The government is considering placing the stalled Sh19.9 billion Koru–Soin multipurpose dam under the newly created Infrastructure Development Fund to unlock its financing once and for all, Deputy Chief of Staff and Head of the Government Delivery Unit (GDU) Eliud Owalo has said.
Speaking during an inspection tour of the site in Kisumu County accompanied by national and county officials, implementing agencies and local leaders, Owalo said the State wants to move the project from years of delays to a clear and irreversible completion path by securing a substantial capital injection through an infrastructure bond.
“This project cannot continue depending on the annual fiscal space, which can only manage about Sh1 billion. At that pace, we would need nearly 20 years to complete it. We are recommending that Koru–Soin be listed for consideration under the infrastructure development fund so that we pump in monumental financing at once and sort it out once and for all,” he said.

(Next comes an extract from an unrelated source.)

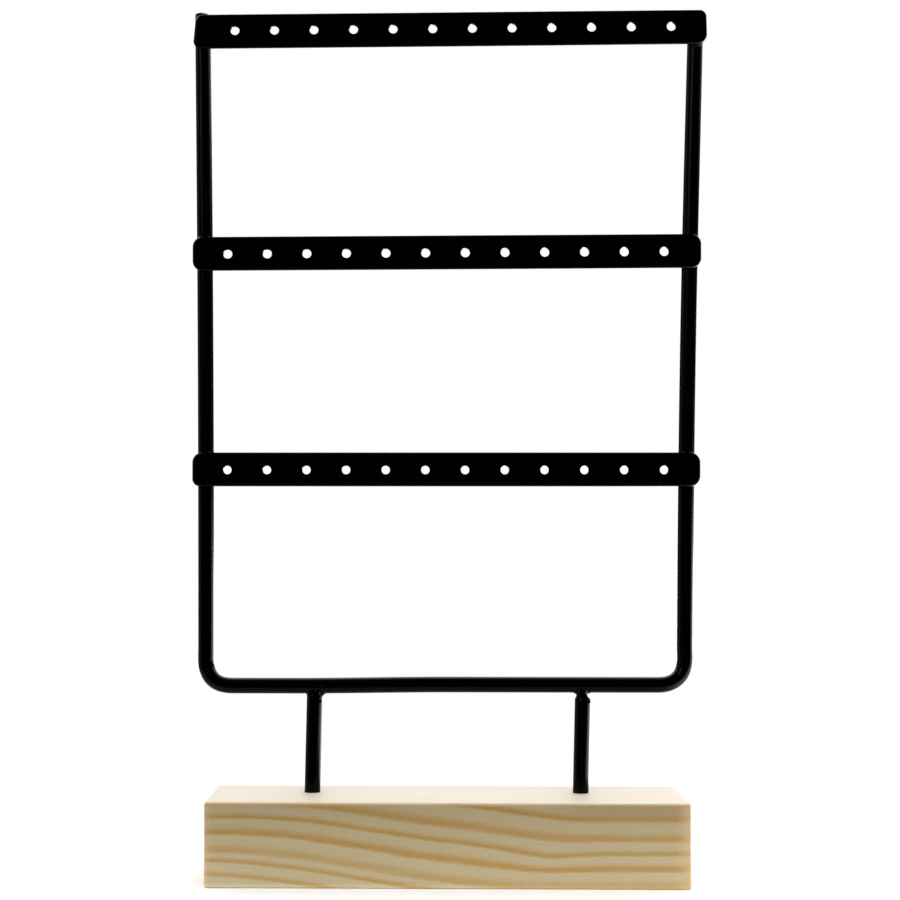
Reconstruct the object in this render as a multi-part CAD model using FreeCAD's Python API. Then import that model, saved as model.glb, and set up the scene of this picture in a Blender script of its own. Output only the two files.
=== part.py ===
import FreeCAD, Part
import math
import os
from FreeCAD import Vector

# Earring display stand: a pine block, two short posts, a round rod bent to a U, and three flat
# steel strips with a row of punched holes, welded across the front of the rod.
# Millimetres. The origin is the middle of the block's underside, +Z is up, and the front faces -Y.

# Pine block
block_width = 142.0
block_depth = 40.0
block_height = 25.0
block_edge_round = 0.8
block_foot_ease = 0.4

# Steel rod of the frame and the posts, measured over its black coat
rod_diameter = 4.5
rod_bend_radius = 7.5

# U frame: the plane of the rod, and its two legs, which open out towards their heads
frame_setback = 4.0
foot_spacing = 145.0
foot_shift = -0.4
left_leg_lean = 1.3
right_leg_lean = 4.0
left_head_rise = 1.2
right_head_rise = -0.6
head_chamfer = 0.6

# Posts between the block and the frame's bottom stretch, set a little out of plumb: at the height of
# the frame's bottom stretch their lines have moved to the right by the lean
post_spacing = 81.0
post_shift = 0.1
post_lean = 0.8
post_free_length = 32.6
post_seat_depth = 15.0
post_seat_clearance = 0.1

# Flat strips: section, and the holes punched along them
strip_height = 10.0
strip_thickness = 1.5
strip_corner_round = 3.0
strip_edge_ease = 0.25
hole_diameter = 2.8
hole_pitch = 12.0
hole_right_margin = 11.0
hole_left_margin_least = 9.5

# How far each strip lies above the one under it, the first above the frame's bottom stretch
strip_rise = {"bottom_bar": 65.0, "middle_bar": 65.8, "top_bar": 68.0}

# How far each strip's ends stand out past the centre lines of the legs
left_overhang = {"bottom_bar": 3.6, "middle_bar": 3.2, "top_bar": 2.6}
right_overhang = {"bottom_bar": 3.2, "middle_bar": 2.4, "top_bar": 3.1}

# The top strip's left end is sheared a little out of square: its lower corner stands further out
left_shear = {"bottom_bar": 0.0, "middle_bar": 0.0, "top_bar": 0.7}

# Welds of the strips: how deep a strip is pressed into the rod, and the bead laid round the contact
weld_set = 0.25
strip_bead_leg = 0.95
strip_bead_half_width = 1.5

# Welds of the posts: the gap that a round core fills between a post's head and the rod, and the two
# fillets that reach left and right along the rod and come down by the drop to their waist. The core
# and the waist stay inside the post's surface by their insets.
post_weld_gap = {"left": 0.4, "right": 1.6}
post_core_inset = 0.5
post_left_fillet = {"left": 1.0, "right": 1.8}
post_right_fillet = {"left": 2.3, "right": 0.9}
post_fillet_drop = {"left": 2.0, "right": 1.5}
post_waist_inset = {"left": 0.2, "right": 0.65}
post_fillet_half_width = 1.5

# What counts as the same height or depth when edges are looked up
nearness = 0.0001

sides = {"left": -1, "right": 1}
rod_radius = rod_diameter / 2
frame_y = frame_setback
rod_level = block_height + post_free_length
strip_back_y = frame_y - rod_radius + weld_set


def strip_levels():
    """The height of each strip's middle line, found by adding the rises from the bottom stretch up."""
    levels = {}
    level = rod_level
    for name, rise in strip_rise.items():
        level += rise
        levels[name] = level
    return levels


strip_level = strip_levels()
head_level = strip_level["top_bar"]


def leg_x(side, level):
    """Where the centre line of a leg is at a height; side is -1 for the left leg and 1 for the right."""
    lean = left_leg_lean if side < 0 else right_leg_lean
    part_way = (level - rod_level) / (head_level - rod_level)
    return foot_shift + side * (foot_spacing / 2 + lean * part_way)


def rounded_wire(points, radius, closed):
    """Straight runs through the points, with a tangent arc of one radius at each corner."""
    count = len(points)
    corners = range(count) if closed else range(1, count - 1)
    arcs = {}
    for i in corners:
        corner = points[i]
        back = (points[i - 1] - corner).normalize()
        ahead = (points[(i + 1) % count] - corner).normalize()
        half_angle = back.getAngle(ahead) / 2
        reach = radius / math.tan(half_angle)
        middle = (back + ahead).normalize()
        centre = corner + middle * (radius / math.sin(half_angle))
        arcs[i] = (corner + back * reach, centre - middle * radius, corner + ahead * reach)
    edges = []
    last = arcs[count - 1][2] if closed else points[0]
    for i in range(0 if closed else 1, count):
        start, through, end = arcs.get(i, (points[i], None, None))
        edges.append(Part.LineSegment(last, start).toShape())
        if through is not None:
            edges.append(Part.Arc(start, through, end).toShape())
            last = end
    return Part.Wire(edges)


def rounded_plate(points, radius, direction):
    """A flat plate: the rounded outline through the points, pushed along a direction."""
    return Part.Face(rounded_wire(points, radius, True)).extrude(direction)


def edges_on_level(solid, axis, value, within=nearness):
    """The edges of a solid that lie whole near the plane where one coordinate has the value."""
    found = []
    for edge in solid.Edges:
        box = edge.BoundBox
        low, high = (box.YMin, box.YMax) if axis == "y" else (box.ZMin, box.ZMax)
        if abs(low - value) < within and abs(high - value) < within:
            found.append(edge)
    return found


def post_x(side, level):
    """Where the centre line of a post is at a height."""
    return post_shift + side * post_spacing / 2 + post_lean * (level - block_height) / post_free_length


def leaning_rod(side, radius, low, high):
    """A round length on a post's leaning line, cut level at both ends."""
    start = Vector(post_x(side, low - radius), frame_y, low - radius)
    end = Vector(post_x(side, high + radius), frame_y, high + radius)
    length = (end - start).Length
    width = 4 * radius
    slab = Part.makeBox(width, width, high - low, Vector(start.x - width / 2, frame_y - width / 2, low))
    return Part.makeCylinder(radius, length, start, end - start).common(slab)


def make_block():
    """Sawn and sanded pine: eased edges all round, and a blind hole from the top for each post."""
    corner = Vector(-block_width / 2, -block_depth / 2, 0)
    block = Part.makeBox(block_width, block_depth, block_height, corner)
    upper_edges = [edge for edge in block.Edges if edge.BoundBox.ZMax > nearness]
    block = block.makeFillet(block_edge_round, upper_edges)
    block = block.makeChamfer(block_foot_ease, edges_on_level(block, "z", 0))
    for side in sides.values():
        bottom = block_height - post_seat_depth
        hole = leaning_rod(side, rod_radius + post_seat_clearance, bottom, block_height + rod_radius)
        block = block.cut(hole)
    return block


def make_strip(name):
    """A flat bar with round corners and one row of holes, its back face pressed into the rod's front."""
    level = strip_level[name]
    left = leg_x(-1, level) - left_overhang[name]
    right = leg_x(1, level) + right_overhang[name]
    low, high = level - strip_height / 2, level + strip_height / 2
    outline = [
        Vector(left, strip_back_y, low),
        Vector(right, strip_back_y, low),
        Vector(right, strip_back_y, high),
        Vector(left + left_shear[name], strip_back_y, high),
    ]
    front_y = strip_back_y - strip_thickness
    strip = rounded_plate(outline, strip_corner_round, Vector(0, -strip_thickness, 0))
    rims = edges_on_level(strip, "y", strip_back_y) + edges_on_level(strip, "y", front_y)
    strip = strip.makeChamfer(strip_edge_ease, rims)
    room = right - left - hole_right_margin - hole_left_margin_least
    for i in range(int(room / hole_pitch) + 1):
        start = Vector(right - hole_right_margin - i * hole_pitch, front_y - strip_thickness, level)
        punch = Part.makeCylinder(hole_diameter / 2, 3 * strip_thickness, start, Vector(0, 1, 0))
        strip = strip.cut(punch)
    return strip


def make_rod(strips):
    """One rod bent to a U, its legs open a little, with a shallow flat where each strip is pressed in."""
    left_head = head_level + strip_height / 2 + left_head_rise
    right_head = head_level + strip_height / 2 + right_head_rise
    route = [
        Vector(leg_x(-1, left_head), frame_y, left_head),
        Vector(leg_x(-1, rod_level), frame_y, rod_level),
        Vector(leg_x(1, rod_level), frame_y, rod_level),
        Vector(leg_x(1, right_head), frame_y, right_head),
    ]
    path = rounded_wire(route, rod_bend_radius, False)
    section = Part.Wire(Part.makeCircle(rod_radius, route[0], route[1] - route[0]))
    rod = path.makePipeShell([section], True, False)
    for head in (left_head, right_head):
        rod = rod.makeChamfer(head_chamfer, edges_on_level(rod, "z", head, head_chamfer))
    for strip in strips:
        rod = rod.cut(strip)
    return rod


def make_post(word):
    """A straight piece of the same rod, from the bottom of its hole up to the frame's bottom stretch."""
    foot = block_height - post_seat_depth
    head = rod_level - rod_radius - post_weld_gap[word]
    return leaning_rod(sides[word], rod_radius, foot, head)


def make_strip_weld(name, side, strip, rod):
    """One flat-faced bead round the crossing: down both grooves behind the strip and over its edges."""
    level = strip_level[name]
    low, high = level - strip_height / 2, level + strip_height / 2
    x_low, x_high = leg_x(side, low), leg_x(side, high)
    half = strip_bead_half_width
    corners = [
        Vector(x_low - half, strip_back_y, low),
        Vector(x_low + half, strip_back_y, low),
        Vector(x_high + half, strip_back_y, high),
        Vector(x_high - half, strip_back_y, high),
    ]
    middle = (corners[0] + corners[1]) / 2
    route = Part.makePolygon([middle, *corners[1:], corners[0], middle])
    leg = strip_bead_leg
    steps = [(leg, 0), (0, leg), (-leg, 0), (0, -leg), (leg, 0)]
    section = Part.makePolygon([middle + Vector(0, back, up) for back, up in steps])
    bead = route.makePipeShell([section], True, False, 1)
    return bead.cut(strip).cut(rod)


def make_post_weld(word, post, rod):
    """Two hollow fillets under the rod, left and right of a round core that joins it to the post."""
    under = rod_level - rod_radius
    x = post_x(sides[word], under)
    waist = rod_radius - post_waist_inset[word]
    reach = {-1: waist + post_left_fillet[word], 1: waist + post_right_fillet[word]}
    drop = post_fillet_drop[word]
    hollow = 1 - math.sqrt(0.5)

    def point(across, level):
        return Vector(x + across, frame_y - post_fillet_half_width, level)

    def hollow_side(way):
        end = reach[way]
        through = point(way * (waist + (end - waist) * hollow), under - drop * hollow)
        return Part.Arc(point(way * end, under), through, point(way * waist, under - drop)).toShape()

    outline = [
        Part.makeLine(point(reach[1], rod_level), point(reach[1], under)),
        hollow_side(1),
        Part.makeLine(point(waist, under - drop), point(-waist, under - drop)),
        hollow_side(-1),
        Part.makeLine(point(-reach[-1], under), point(-reach[-1], rod_level)),
        Part.makeLine(point(-reach[-1], rod_level), point(reach[1], rod_level)),
    ]
    fillets = Part.Face(Part.Wire(outline))
    bead = fillets.extrude(Vector(0, 2 * post_fillet_half_width, 0))
    foot = under - post_weld_gap[word]
    core = Part.makeCylinder(rod_radius - post_core_inset, rod_level - foot, Vector(x, frame_y, foot))
    return bead.fuse(core).cut(post).cut(rod).removeSplitter()


def save(name, shape):
    solids = shape.Solids
    solid = solids[0] if len(solids) == 1 else Part.makeCompound(solids)
    solid.exportStep(f"parts/{name}.step")
    print(f"{name}: {len(solids)} solid, {shape.Volume:.1f} mm3")


os.makedirs("parts", exist_ok=True)

strips = {name: make_strip(name) for name in strip_rise}
rod = make_rod(strips.values())
save("wood_base", make_block())
save("frame_rod", rod)
for name, strip in strips.items():
    save(name, strip)
    for word, side in sides.items():
        save(f"{name}_{word}_weld", make_strip_weld(name, side, strip, rod))
for word in sides:
    post = make_post(word)
    save(f"{word}_post", post)
    save(f"{word}_post_weld", make_post_weld(word, post, rod))
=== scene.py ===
import math

import bpy
import numpy as np
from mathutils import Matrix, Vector
from mathutils.geometry import delaunay_2d_cdt


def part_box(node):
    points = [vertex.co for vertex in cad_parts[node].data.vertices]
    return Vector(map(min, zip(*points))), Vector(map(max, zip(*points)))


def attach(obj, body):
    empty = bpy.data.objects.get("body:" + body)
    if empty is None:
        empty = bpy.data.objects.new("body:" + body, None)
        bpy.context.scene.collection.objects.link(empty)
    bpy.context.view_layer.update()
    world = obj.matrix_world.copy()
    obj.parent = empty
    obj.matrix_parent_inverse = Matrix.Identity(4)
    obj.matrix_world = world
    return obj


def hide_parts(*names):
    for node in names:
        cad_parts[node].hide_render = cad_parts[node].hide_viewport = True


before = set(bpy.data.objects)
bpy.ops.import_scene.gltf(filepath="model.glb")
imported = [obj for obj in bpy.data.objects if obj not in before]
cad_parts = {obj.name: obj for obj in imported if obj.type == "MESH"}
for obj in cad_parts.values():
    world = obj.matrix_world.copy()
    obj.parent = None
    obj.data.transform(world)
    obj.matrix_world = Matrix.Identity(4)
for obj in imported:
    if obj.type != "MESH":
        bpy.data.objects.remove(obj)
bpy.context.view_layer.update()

# The base is one block of sawn pine, sanded, with its edges eased by hand.
# Its growth rings run level at the left, step down through the middle and run level again at the
# right. The block stands on its own flat underside, and the posts are glued into two drilled holes.
mm = 0.001
block_low, block_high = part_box("wood_base")
block_half_width = block_high.x / mm
block_top = block_high.z / mm
block_front = block_low.y / mm


def put(tree, kind, inputs=None, **settings):
    """One node of a kind: its settings are made, then its inputs are linked from sockets or set to values."""
    node = tree.nodes.new(kind)
    for name, value in settings.items():
        setattr(node, name, value)
    for name, value in (inputs or {}).items():
        if isinstance(value, bpy.types.NodeSocket):
            tree.links.new(value, node.inputs[name])
        else:
            node.inputs[name].default_value = value
    return node


def maths(tree, operation, *values):
    """The result of one Math node on sockets or numbers."""
    return put(tree, "ShaderNodeMath", dict(enumerate(values)), operation=operation).outputs[0]


def times(tree, result, *others):
    """The first value multiplied by each of the others in turn."""
    for other in others:
        result = maths(tree, "MULTIPLY", result, other)
    return result


def plus(tree, result, *others):
    """The first value with each of the others added in turn."""
    for other in others:
        result = maths(tree, "ADD", result, other)
    return result


def minus(tree, first, second):
    """The first value less the second."""
    return maths(tree, "SUBTRACT", first, second)


def bell(tree, first, second):
    """A round hill of height 1: exp(-(first^2 + second^2))."""
    square = plus(tree, times(tree, first, first), times(tree, second, second))
    return maths(tree, "EXPONENT", times(tree, square, -1.0))


def ramp_between(tree, value, low, high, kind="SMOOTHSTEP"):
    """0 at low, 1 at high, and a smooth or straight climb between."""
    inputs = {"Value": value, "From Min": low, "From Max": high}
    node = put(tree, "ShaderNodeMapRange", inputs, interpolation_type=kind, clamp=True)
    return node.outputs["Result"]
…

Owalo said the tour was meant to verify the true status of the dam, long delayed despite earlier groundbreaking, and to jointly confront the challenges that caused works to stall.
So far, he said, the State made an initial Sh500 million down payment when the contractor was mobilised in 2022, and preliminary works were launched.
However, the contractor is currently owed Sh890 million in certified but unsettled bills, leading to a halt in operations.
“The contractor has certificates totaling Sh890 million. Work has stalled. The purpose of our visit here today is to explore how the contractor can get back to the site as we explore tapping into the Infrastructure Development Fund,” he said.
He confirmed that the State Department for Water has already requested Sh900 million from the National Treasury as an immediate intervention measure.
Half of the funds will go to the contractor to partially clear pending certificates, while the remaining half will be channeled to land compensation.
A total of Sh2.2 billion, he said, was required to complete payments for affected landowners in Kisumu and Kericho counties.
“We will be sorting out two problems at the same time. Compensation will continue as work resumes,” he said.
The dam, once completed, is expected to deliver three major benefits: eliminating perennial flooding in the Nyando basin by storing water from upstream; supplying 72,000 cubic metres of water daily to residents of Kisumu and Kericho; and supporting irrigation on 11,000 hectares of farmland. It will also generate 2.5 MW of electricity that can be fed into the national grid.
Owalo also directed county commissioners for Kisumu and Kericho to immediately convene an expanded stakeholder forum involving affected landowners, county governments, National Land Commission (NLC), local leaders, the National Water Harvesting and Storage Authority, and agencies such as Kenya Electricity Generation Company (KenGen), Kenya Power and Kenya Rural Roads Authority (KeRRA).
The forum, he said, will harmonise compensation issues, access roads and future phases of construction.
He insisted that Koru-Soin remain a priority project for the Kenya Kwanza administration and that the proposed infrastructure bond present the most sustainable path to reviving it.
“We want this project pursued to a logical conclusion within the tenure of this government,” he said.
But even as the government works to mobilise financing, Owalo raised concern over systemic problems slowing infrastructure projects across the country.
He faulted contractors for taking up more projects than they can execute, often using multiple proxy companies to win several tenders only to spread themselves too thin and stall works.
He also called out political interference, saying some politicians were influencing procurement processes and shielding non-performing contractors, undermining delivery.
“Politicians are not engineers. They should leave construction to qualified young people. If you are paid and fail to deliver, we will recommend that you be blacklisted,” he said.
Owalo added that the delivery unit would continue verifying all government projects to ensure reports submitted to Nairobi match what is on the ground and to enforce corrective action where necessary.
After the dam visit, the team also inspected the Mamboleo–Miwani–Chemelil road, the Kabonyo–Kanyagwal fisheries project, affordable housing sites in Kisumu and the Kisian Economic Stimulus Programme (ESP) market.